§ Supplied information
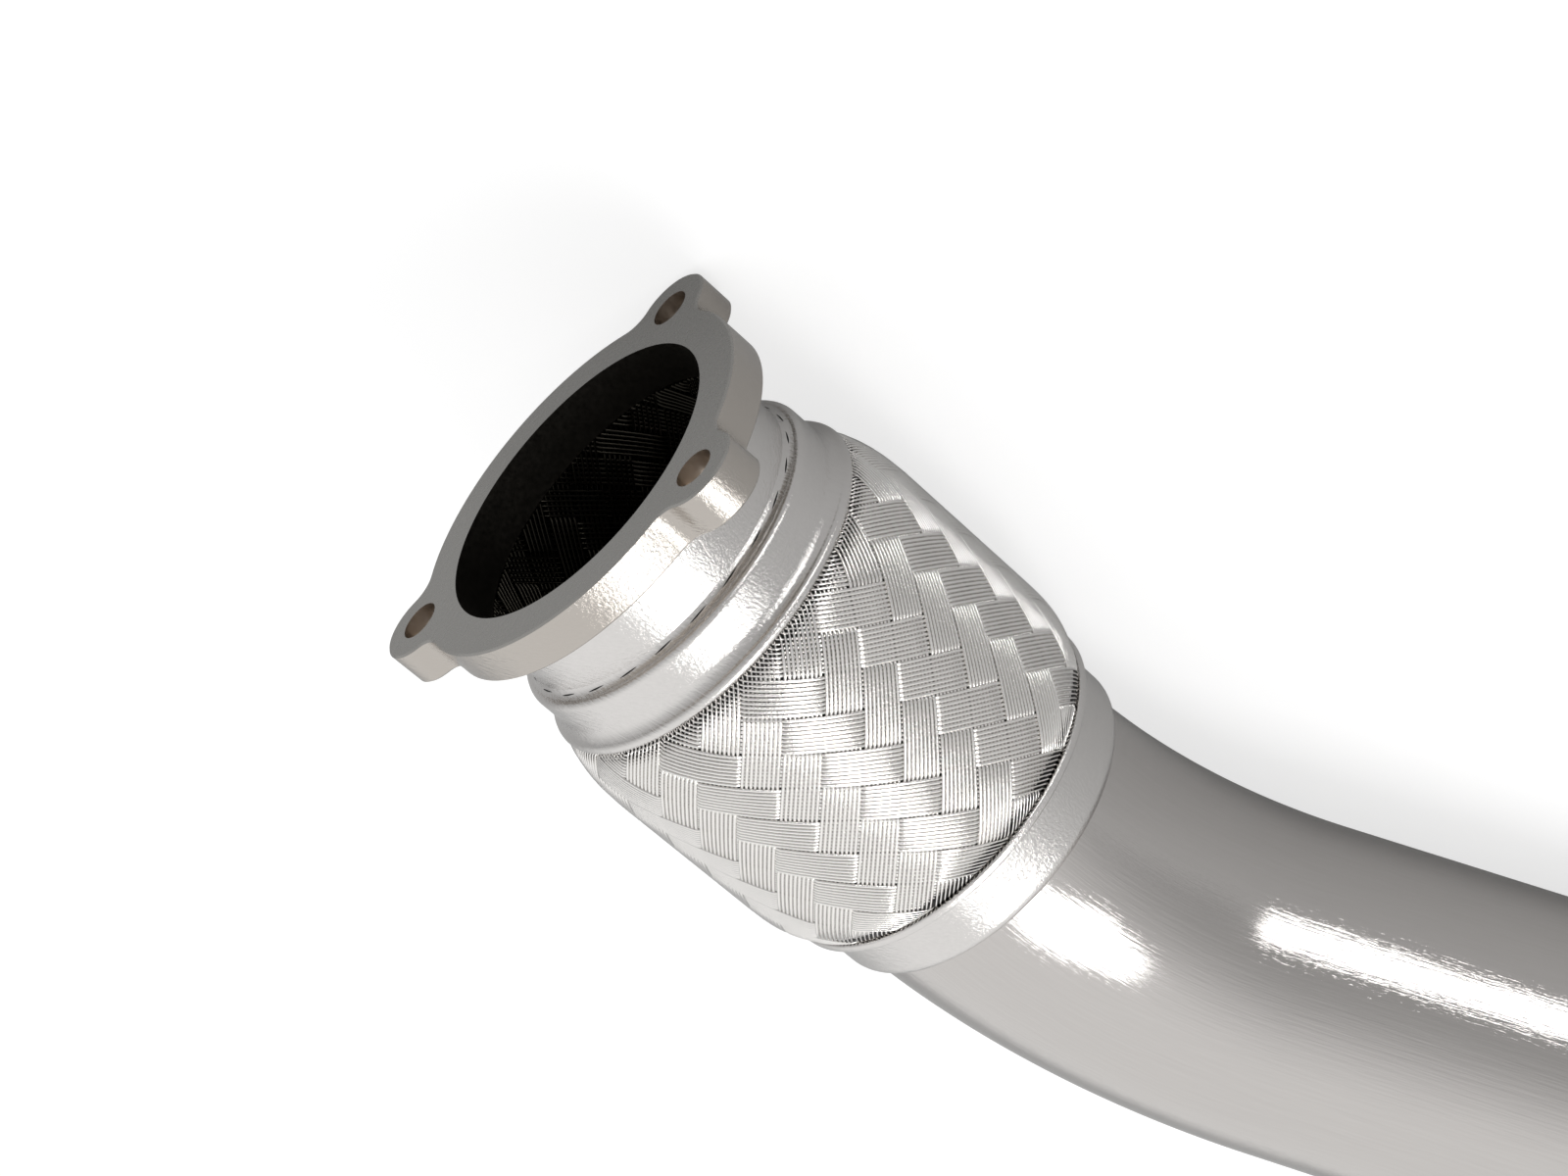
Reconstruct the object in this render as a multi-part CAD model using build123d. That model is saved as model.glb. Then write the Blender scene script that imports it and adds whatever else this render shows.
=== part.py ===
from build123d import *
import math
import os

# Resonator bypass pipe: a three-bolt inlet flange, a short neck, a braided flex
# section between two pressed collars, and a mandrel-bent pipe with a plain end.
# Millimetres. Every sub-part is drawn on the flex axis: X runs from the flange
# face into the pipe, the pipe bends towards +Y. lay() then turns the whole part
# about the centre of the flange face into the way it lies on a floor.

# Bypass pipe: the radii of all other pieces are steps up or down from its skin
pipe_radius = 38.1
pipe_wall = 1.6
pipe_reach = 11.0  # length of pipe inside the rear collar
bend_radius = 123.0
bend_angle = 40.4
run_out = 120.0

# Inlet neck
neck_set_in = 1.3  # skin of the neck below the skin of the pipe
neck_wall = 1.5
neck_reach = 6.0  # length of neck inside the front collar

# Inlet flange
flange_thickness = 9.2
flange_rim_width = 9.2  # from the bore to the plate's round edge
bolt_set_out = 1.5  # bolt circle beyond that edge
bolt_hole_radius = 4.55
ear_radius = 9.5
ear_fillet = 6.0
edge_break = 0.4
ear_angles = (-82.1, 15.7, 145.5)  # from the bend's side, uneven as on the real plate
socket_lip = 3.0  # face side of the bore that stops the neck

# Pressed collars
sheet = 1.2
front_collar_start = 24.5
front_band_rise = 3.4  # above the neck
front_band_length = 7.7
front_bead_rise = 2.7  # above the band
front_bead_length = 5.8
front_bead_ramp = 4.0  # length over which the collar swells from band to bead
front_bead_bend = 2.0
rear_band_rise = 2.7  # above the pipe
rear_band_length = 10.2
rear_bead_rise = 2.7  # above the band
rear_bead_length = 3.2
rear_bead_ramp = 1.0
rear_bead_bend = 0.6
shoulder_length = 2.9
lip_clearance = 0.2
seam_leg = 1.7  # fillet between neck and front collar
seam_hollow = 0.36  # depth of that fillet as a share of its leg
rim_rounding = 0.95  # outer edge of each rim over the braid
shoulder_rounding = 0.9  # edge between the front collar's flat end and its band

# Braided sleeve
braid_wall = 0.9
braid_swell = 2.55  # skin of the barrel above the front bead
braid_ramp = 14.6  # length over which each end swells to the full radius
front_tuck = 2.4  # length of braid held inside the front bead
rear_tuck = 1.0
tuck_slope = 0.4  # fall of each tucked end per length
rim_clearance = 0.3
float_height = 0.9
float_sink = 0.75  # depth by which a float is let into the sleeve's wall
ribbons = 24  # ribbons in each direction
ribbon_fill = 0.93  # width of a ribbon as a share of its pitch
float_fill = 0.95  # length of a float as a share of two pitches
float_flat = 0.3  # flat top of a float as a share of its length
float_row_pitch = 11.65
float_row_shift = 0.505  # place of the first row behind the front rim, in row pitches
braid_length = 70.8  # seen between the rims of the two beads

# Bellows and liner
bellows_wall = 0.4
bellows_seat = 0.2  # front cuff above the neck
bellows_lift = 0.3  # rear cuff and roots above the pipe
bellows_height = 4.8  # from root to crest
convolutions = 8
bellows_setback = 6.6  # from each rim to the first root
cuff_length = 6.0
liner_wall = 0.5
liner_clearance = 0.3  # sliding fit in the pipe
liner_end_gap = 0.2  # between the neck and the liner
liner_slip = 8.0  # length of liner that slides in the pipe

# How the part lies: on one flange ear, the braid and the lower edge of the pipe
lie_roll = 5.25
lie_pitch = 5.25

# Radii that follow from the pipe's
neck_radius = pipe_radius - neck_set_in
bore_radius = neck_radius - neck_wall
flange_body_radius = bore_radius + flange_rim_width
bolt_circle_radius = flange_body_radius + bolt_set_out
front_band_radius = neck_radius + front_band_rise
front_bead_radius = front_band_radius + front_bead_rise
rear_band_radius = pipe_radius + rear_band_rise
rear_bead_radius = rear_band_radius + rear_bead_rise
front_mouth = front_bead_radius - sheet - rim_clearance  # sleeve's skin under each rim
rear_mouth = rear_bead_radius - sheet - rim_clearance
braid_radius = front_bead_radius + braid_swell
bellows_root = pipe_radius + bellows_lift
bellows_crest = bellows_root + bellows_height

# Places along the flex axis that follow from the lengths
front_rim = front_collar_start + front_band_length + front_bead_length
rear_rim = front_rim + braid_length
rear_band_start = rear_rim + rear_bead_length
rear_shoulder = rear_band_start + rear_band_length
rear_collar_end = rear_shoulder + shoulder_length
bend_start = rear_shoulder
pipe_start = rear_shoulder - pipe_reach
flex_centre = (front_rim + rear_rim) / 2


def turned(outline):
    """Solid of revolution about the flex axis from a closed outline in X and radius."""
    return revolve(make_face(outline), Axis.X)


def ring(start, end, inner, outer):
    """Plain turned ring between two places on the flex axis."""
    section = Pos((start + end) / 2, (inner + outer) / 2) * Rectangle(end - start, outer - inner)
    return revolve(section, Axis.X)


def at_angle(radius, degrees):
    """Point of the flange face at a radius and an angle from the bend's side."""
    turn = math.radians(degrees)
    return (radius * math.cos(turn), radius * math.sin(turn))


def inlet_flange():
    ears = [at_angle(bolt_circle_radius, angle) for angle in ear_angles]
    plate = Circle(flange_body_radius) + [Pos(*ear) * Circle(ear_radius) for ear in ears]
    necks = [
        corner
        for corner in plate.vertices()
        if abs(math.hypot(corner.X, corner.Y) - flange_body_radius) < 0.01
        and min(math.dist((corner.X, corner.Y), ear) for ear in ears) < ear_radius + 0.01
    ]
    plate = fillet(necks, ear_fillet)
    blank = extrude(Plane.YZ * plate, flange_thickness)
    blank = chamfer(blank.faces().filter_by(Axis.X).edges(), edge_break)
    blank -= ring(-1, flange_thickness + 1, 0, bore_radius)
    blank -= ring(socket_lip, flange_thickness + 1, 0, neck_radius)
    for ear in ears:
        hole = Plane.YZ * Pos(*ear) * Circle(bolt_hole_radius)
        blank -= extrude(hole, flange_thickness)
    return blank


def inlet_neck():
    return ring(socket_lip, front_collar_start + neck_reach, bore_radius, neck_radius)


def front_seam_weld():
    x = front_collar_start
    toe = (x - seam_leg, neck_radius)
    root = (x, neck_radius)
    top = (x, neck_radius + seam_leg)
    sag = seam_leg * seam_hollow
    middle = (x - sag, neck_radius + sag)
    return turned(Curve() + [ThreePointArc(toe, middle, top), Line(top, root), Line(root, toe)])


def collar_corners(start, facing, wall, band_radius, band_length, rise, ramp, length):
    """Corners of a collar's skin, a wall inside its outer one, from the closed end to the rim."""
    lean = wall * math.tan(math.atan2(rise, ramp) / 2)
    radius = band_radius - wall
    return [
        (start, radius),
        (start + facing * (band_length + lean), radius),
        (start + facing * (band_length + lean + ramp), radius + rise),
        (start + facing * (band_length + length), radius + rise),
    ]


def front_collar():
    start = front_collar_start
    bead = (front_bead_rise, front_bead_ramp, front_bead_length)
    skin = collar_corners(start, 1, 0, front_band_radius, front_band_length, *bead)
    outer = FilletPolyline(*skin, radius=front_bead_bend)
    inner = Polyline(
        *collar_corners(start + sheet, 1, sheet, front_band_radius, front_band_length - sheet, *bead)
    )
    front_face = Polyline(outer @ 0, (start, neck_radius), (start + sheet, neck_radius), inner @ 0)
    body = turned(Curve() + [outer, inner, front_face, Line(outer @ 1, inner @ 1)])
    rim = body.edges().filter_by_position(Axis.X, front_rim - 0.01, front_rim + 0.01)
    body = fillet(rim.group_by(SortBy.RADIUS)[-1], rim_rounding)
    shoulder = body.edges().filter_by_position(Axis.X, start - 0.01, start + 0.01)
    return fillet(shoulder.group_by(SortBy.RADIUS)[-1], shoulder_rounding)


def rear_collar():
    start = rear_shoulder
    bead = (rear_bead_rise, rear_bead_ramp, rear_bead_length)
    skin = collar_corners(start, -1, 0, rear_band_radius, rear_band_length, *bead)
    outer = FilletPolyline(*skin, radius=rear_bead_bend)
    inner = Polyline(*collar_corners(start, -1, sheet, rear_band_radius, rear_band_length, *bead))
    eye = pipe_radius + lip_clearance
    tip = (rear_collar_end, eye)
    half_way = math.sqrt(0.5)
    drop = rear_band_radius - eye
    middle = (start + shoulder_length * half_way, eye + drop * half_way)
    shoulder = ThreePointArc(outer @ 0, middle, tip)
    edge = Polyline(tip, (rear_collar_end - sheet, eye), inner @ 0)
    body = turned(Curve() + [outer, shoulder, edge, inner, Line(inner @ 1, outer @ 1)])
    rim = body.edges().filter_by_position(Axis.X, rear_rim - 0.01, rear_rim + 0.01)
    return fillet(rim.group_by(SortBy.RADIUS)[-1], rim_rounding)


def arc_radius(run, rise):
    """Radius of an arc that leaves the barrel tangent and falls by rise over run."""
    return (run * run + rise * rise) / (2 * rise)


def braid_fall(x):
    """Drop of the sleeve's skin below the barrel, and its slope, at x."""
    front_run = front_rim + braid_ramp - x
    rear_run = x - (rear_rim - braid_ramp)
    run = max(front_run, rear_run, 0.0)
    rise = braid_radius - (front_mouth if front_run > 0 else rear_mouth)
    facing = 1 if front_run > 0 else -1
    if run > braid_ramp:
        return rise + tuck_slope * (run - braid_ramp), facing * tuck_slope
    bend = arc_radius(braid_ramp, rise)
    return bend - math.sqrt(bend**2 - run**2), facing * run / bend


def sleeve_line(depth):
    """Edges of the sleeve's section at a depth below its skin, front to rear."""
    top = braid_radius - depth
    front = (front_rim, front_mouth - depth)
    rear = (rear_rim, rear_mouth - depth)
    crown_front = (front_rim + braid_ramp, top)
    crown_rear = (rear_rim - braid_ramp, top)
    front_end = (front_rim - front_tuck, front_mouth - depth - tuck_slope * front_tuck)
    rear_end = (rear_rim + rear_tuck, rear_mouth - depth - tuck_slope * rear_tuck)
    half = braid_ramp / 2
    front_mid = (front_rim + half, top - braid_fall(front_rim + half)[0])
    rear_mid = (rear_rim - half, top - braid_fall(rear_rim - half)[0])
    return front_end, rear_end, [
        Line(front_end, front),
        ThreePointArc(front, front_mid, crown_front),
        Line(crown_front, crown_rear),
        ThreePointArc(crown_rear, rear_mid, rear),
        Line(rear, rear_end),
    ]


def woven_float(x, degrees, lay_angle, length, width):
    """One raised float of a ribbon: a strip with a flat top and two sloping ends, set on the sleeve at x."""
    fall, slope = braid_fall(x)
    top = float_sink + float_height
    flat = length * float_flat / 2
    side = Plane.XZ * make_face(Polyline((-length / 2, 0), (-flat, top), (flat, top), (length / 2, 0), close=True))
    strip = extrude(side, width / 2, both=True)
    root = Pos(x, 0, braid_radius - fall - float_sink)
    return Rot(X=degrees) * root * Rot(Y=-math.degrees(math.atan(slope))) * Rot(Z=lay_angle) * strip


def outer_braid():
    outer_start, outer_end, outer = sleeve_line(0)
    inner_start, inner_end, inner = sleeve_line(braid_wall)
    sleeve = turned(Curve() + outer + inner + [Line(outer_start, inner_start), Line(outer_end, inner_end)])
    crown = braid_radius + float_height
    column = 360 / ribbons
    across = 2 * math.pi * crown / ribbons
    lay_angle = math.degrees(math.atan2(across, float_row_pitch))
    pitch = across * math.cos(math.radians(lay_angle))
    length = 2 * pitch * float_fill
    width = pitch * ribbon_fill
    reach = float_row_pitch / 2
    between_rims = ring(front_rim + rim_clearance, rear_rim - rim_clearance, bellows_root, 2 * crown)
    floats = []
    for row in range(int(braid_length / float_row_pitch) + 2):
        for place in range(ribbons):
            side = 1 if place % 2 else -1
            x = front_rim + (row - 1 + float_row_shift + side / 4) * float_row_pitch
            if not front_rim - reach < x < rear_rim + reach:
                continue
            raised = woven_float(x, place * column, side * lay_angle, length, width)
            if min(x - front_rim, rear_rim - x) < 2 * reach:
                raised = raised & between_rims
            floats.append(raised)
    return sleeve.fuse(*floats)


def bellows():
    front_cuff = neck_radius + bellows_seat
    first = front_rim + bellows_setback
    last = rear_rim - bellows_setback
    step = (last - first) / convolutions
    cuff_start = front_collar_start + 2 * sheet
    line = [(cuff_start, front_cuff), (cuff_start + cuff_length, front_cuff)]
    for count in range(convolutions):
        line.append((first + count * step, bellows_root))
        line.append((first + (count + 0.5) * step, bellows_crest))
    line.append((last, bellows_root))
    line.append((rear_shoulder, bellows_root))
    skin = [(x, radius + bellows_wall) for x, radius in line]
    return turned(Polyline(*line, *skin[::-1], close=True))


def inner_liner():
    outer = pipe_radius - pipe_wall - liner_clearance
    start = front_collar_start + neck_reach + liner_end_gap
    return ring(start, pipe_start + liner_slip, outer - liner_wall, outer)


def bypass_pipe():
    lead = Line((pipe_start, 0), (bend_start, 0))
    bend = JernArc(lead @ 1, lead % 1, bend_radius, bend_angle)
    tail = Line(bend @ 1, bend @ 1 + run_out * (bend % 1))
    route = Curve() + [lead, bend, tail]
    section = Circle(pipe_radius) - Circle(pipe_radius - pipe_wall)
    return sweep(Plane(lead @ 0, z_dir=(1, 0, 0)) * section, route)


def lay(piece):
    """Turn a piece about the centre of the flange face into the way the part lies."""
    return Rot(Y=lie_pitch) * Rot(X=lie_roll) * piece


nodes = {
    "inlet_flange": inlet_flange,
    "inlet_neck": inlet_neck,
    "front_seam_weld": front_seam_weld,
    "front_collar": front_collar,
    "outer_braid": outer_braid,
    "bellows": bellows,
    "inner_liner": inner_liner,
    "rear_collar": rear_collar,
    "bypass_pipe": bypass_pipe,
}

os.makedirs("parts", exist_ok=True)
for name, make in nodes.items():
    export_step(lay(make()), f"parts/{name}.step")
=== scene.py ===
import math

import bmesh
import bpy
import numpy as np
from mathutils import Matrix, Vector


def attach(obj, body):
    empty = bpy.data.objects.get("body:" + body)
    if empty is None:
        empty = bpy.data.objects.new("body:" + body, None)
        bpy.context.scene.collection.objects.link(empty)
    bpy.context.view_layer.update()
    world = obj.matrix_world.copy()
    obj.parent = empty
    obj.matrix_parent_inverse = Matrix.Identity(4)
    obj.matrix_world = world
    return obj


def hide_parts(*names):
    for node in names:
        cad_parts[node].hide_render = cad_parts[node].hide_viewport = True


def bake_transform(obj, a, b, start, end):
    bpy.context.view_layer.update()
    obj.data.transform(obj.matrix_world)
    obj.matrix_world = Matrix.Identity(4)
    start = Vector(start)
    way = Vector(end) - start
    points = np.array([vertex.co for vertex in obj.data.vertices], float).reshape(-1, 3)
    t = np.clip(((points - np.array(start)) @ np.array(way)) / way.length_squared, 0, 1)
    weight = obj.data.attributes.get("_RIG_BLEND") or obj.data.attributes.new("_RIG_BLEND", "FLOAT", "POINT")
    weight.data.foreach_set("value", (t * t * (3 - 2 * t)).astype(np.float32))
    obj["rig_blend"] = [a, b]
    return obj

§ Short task
Your output shall consist solely of the lines from the line with "return Rot(Y=lie_pitch) *" to the line with "bpy.context.scene.collection.objects.link(empty)", reproduced exactly, both ends included.

§ Full output
    return Rot(Y=lie_pitch) * Rot(X=lie_roll) * piece


nodes = {
    "inlet_flange": inlet_flange,
    "inlet_neck": inlet_neck,
    "front_seam_weld": front_seam_weld,
    "front_collar": front_collar,
    "outer_braid": outer_braid,
    "bellows": bellows,
    "inner_liner": inner_liner,
    "rear_collar": rear_collar,
    "bypass_pipe": bypass_pipe,
}

os.makedirs("parts", exist_ok=True)
for name, make in nodes.items():
    export_step(lay(make()), f"parts/{name}.step")
=== scene.py ===
import math

import bmesh
import bpy
import numpy as np
from mathutils import Matrix, Vector


def attach(obj, body):
    empty = bpy.data.objects.get("body:" + body)
    if empty is None:
        empty = bpy.data.objects.new("body:" + body, None)
        bpy.context.scene.collection.objects.link(empty)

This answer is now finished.